Los bosques que rodeaban al pueblo estaban habitados por extrañas especies de seres que guardaban alguna vaga semejanza con los hombres. Se escondían muy bien: por más profundamente que se uno internara en el bosque, difícilmente los vería, salvo que ellos mismos quisieran mostrarse. Y se mostraban sólo a los niños muy tímidos. Los niños tímidos volvían del bosque contando a lo mejor que habían visto a un niño con un solo pie, que no caminaba pero volaba, impulsándose con su piecito sin dedos como un ala pelada; por supuesto, nadie les creía. Nadie salvo el cazador del pueblo, que usaba a los niños tímidos para cazar a los habitantes del bosque, que no podían sobrevivir sin afecto materno: por eso el cazador solamente los mandaba cazar por encargo, previo contrato de adopción. Procuraba, además, que todos los seres capturados fueran de especies muy diferentes. Uno por especie: modelos exclusivos. Eso mantenía la ilusión de que cada uno de ellos -pese a ser un ejemplar normal de su especie- era un individuo totalmente anómalo y singular: un monstruo.
Tener un hijo monstruo le garantizaba a la madre el unánime reconocimiento moral. Una madre que criaba con amor a un bebé monstruo, sin duda era una santa. Todos en el pueblo la compadecían, lo cual neutralizaba los males de la envidia en caso de que la madre tuviera además algo envidiable: un marido fiel, belleza, inteligencia, educación, o fortuna. Poseer en el pueblo siquiera una sola de esas cosas era peligroso: hacía que una mujer fuera inexorablemente destruida por la envidia de las demás. Pero que esa misma mujer se convirtiera en madre de un bebé monstruo -con la vergüenza, el sufrimiento y las fatigas que aquello implicaba- instilaba en el ánimo popular un sentimiento satisfecho de justicia cumplida. Quienes añadían año tras año ascuas ardientes al deseo de castigar a cierta mujer feliz por su inmerecida felicidad, en cuanto la veían alimentar y cantarle dulces canciones de cuna a su monstruito se avergonzaban inmediatamente de haberle deseado el mal. En cambio, la compadecían. De ahí en más, las comadres del pueblo se conformaban con limitar la agresión al solo hecho de exhibir sus niños sanos ante la madre del engendro. Con el paso del tiempo, las comadres gozaban además del placer de mostrarle a la madre del bebé monstruo la variedad de cosas que lograban sus hijos; cosas que para los bebés monstruos, por más que crecieran, eran imposibles. Estos, a medida que crecían, se veían más y más monstruosos en comparación con los demás niños. Cuando esa joven generación llegó a la adolescencia, llenando cada hogar del pueblo de risas y picardía, los monstruos seguían siendo bebés -bebés inmensos, monstruosos, de grandes cabezas peladas, ojos lacrimosos y piel pálida- que languidecían en sus cunas gigantes en el interior de casas silenciosas y tristes, de pesadas cortinas siempre bajas. Aquellos seres deformes sufrían, y se les notaba: ¡cuánto dolor para esa pobre madre! ¡Qué justo castigo por la dicha de estas mujeres! ¡O por su inteligencia, o por su fortuna, su buena educación o su belleza!
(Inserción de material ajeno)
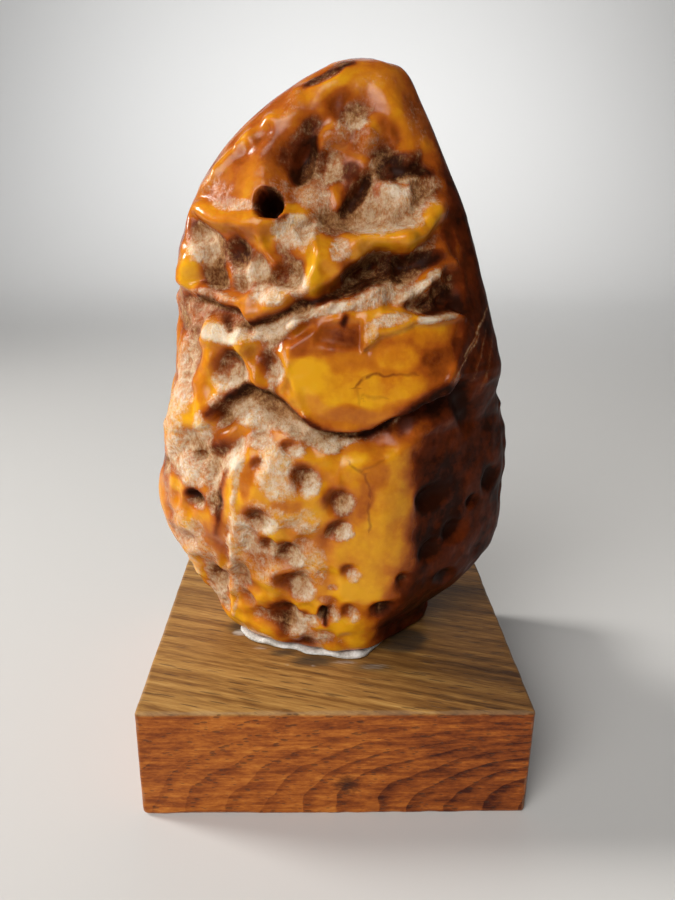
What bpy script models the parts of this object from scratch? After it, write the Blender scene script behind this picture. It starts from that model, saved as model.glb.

Pero un día todos los monstruos desaparecieron. Se habló de eugenesia, de eutanasia, de escuadrones de la muerte. Se habló de una conspiración filicida de padres avergonzados, tramada en charlas densas de cerveza en la taberna del pueblo; charlas de las que todos juraban haber oído un fragmento al pasar. Se habló de armas encontradas, de herramientas faltantes. Se habló de perros asesinos. Contra toda expectativa del ánimo popular que quería -una vez más- verlas sumidas en la desdicha hasta morir de pena, las madres de los bebés monstruos reemplazaron pronto su desconsuelo por un inequívoco alivio. Pero los niños tímidos (que ya son hombres) y su jefe el cazador (que ya es un anciano) cuentan en la taberna que los vieron desaparecer en la espesura del bosque en una noche sin luna.
Libres al fin, al fin reunidos con sus iguales.